News of Sheikh Jassim’s plans to withdraw came after months of silence and uncertainty around the process, which raised questions about whether the Glazers intended to sell.
On Saturday, the news came that Sheikh Jassim was withdrawing from the process. While the size of his bid was not confirmed, a person with knowledge of his proposal told the AP it was almost double United’s current market valuation of $3.2 billion.
The person spoke on condition of anonymity because of confidentiality restrictions around the process.
While concerns had been raised about Qatar’s human rights record and the potential that United could be used as a “sportswashing” project, fans wanted to see the club compete with the exorbitant spending of Abu Dhabi-backed Manchester City.
Ratcliffe is one of Britain’s richest people and is said to be worth $15.1 billion.
He previously tried to buy Premier League club Chelsea and already owns French club Nice, cycling franchise Team INEOS, is one-third shareholder of the Mercedes-AMG Petronas Formula One team and competes in the America’s Cup with sailing team INEOS Britannia.
Reports say he would seek to take over soccer operations at United after a sustained period of decline since the retirement of former manager Alex Ferguson.
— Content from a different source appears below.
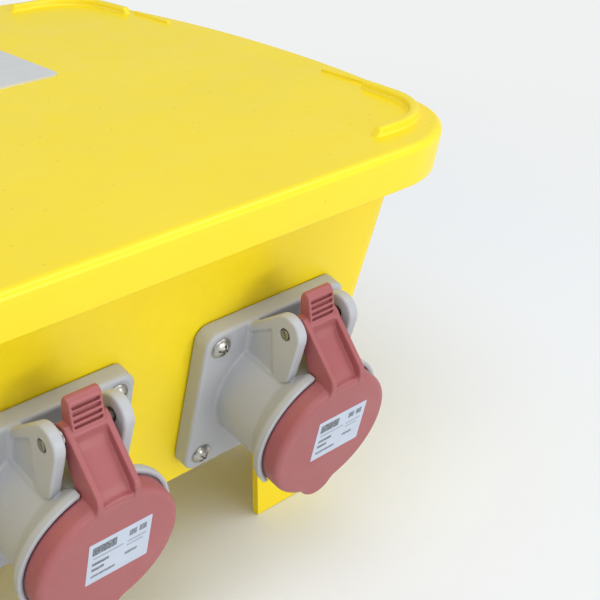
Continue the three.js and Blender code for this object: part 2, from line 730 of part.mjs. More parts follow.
// centreline of the lead: [x from the left end, y, z]
const LEAD_PATH = [
  [26, 0, 92], [8, 0, 92], [-14, 0, 92], [-34, 0, 90.5], [-52, 0, 80], [-61, 2, 58],
  [-66, 12, 30], [-70, 34, 11.5], [-71, 56, 8.8], [-71, 76, 9.4], [-71, 95.5, 13.6]];

function glandBody() {
  return cut(
    add(cylinder(GLAND_R, -9, 6, 20), cylinder(17, 1.9, 7.6, 6), cylinder(12.2, 6.5, 18, 20)),
    cylinder(GLAND_BORE, -20, 30, 18));
}

function glandNut() {
  const dome = turned([[0, 16.5], [14.2, 16.5], [13.6, 23], [11, 27], [0, 27]], 20);
  return cut(cylinder(16.6, 8, 17, 6).add(dome),
    cylinder(12.6, 0, 20, 20), cylinder(GLAND_BORE, 10, 40, 18));
}

// Lead out of the gland, down to the floor and round to its plug.
function supplyLead() {
  const points = LEAD_PATH.map(([x, y, z]) => new THREE.Vector3(LEFT_END + x, y, z));
  const extrudePath = new THREE.CatmullRomCurve3(points, false, 'centripetal');
  const circle = Array.from({ length: 10 }, (_, i) => polar(LEAD_R, i * 36));
  return solid(extrusion(circle, { steps: 24, extrudePath }));
}

function supplyPlug() {
  const shell = turned([
    [0, 0], [13, 0], [14, 3], [14, 14], [17, 20], [24, 40], [26, 46], [26, 62],
    [29.5, 63], [29.5, 74], [27, 75], [27, 104], [0, 104]], 24);
  const mouth = turned([[0, 76], [24, 76], [24, 110], [0, 110]], 20);
  // [degrees round the plug, pin radius]
  const pins = [[90, 3.5], [162, 3], [234, 3], [306, 3], [18, 3]].map(([degrees, radius]) =>
    cylinder(radius, 70, 100, 8, ...polar(14, degrees)));
  return add(shell.subtract(mouth), ...pins);
}

const glandFrame = new THREE.Group();
glandFrame.position.set(LEFT_END, 0, GLAND_Z);
glandFrame.rotation.y = -Math.PI / 2;            // local z points out of the left end
product.add(glandFrame);
mesh('gland_body', glandBody(), GLAND_GREY, glandFrame);
mesh('gland_nut', glandNut(), GLAND_GREY, glandFrame);
mesh('supply_lead', supplyLead(), RUBBER);

const plugFrame = new THREE.Group();
plugFrame.position.set(PLUG_X, 96.5, 15.2);
plugFrame.rotation.x = -Math.PI / 2 + 0.225;     // local z runs along +y and a little up
product.add(plugFrame);
mesh('supply_plug', supplyPlug(), RED, plugFrame);

product.position.set(TUB_X, TUB_Y, 0);

export default product;
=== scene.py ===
"""Portable power distribution box: three outlets with flip caps in front, breakers at the back.

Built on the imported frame. X runs along the box, Y from the front (-) to the back (+) and Z
up from the floor. The supply lead leaves the left (-X) end and lies on the floor beside it.
Shapes are drawn in millimetres and placed in metres; modifiers, materials and the studio
are in metres.
"""
import math

import bmesh
import bpy
import numpy as np
from mathutils import Matrix, Vector

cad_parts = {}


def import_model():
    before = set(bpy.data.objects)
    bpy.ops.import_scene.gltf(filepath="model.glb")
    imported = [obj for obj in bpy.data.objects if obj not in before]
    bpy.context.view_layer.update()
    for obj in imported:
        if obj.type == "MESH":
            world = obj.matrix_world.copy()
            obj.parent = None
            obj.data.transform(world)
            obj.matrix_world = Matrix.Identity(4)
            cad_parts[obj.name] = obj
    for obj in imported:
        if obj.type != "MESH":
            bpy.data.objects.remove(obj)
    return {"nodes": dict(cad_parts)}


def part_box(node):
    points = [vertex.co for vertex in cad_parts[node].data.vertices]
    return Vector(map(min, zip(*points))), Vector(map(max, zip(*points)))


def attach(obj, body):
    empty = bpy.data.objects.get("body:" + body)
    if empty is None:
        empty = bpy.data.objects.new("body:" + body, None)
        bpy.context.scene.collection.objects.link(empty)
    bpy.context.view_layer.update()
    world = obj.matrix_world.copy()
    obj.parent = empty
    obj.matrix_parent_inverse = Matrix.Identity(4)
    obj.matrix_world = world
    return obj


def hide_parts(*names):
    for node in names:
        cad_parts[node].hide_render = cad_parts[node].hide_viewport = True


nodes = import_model()["nodes"]
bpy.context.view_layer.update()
scene = bpy.context.scene

# ------------------------------------------------------------------ placing
FACE_TILT = 0.2562906              # rad, the front and back faces lean out towards the top
FACE_OUT, FACE_Z = 129.5, 94.8     # face origin: distance from the tub's middle, height
MM = Matrix.Scale(0.001, 4)


def centre(name):
    """middle of a CAD piece in x and y, mm"""
    low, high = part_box(name)
    return (low.x + high.x) / 2 * 1000, (low.y + high.y) / 2 * 1000


TUB_X, TUB_Y = centre("body_tub")
OUTLET_X = {side: centre("outlet_housing_" + side)[0] for side in ("left", "middle", "right")}
TUB_FRAME = MM @ Matrix.Translation((TUB_X, TUB_Y, 0))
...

United has not won the Premier League since Ferguson’s last title in 2013.
Over the past decade, the club has been overtaken by City, which won three trophies last season — the Premier League, Champions League and FA Cup. Liverpool has also won the Premier League and Champions League in recent years.
United has endured a turbulent period the post-Ferguson era. Erik ten Hag is its fifth permanent manager in that time.
Under Ten Hag, United won the English League Cup last season and secured a return to the Champions League. But the team has struggled this season and is currently in 10th place after losing four of its eight league games. It also faces a fight to advance from the group stage of the Champions League after losing its opening two games.
United will reportedly hold a board meeting on Thursday, but it is not clear if Ratcliffe’s bid will be voted on.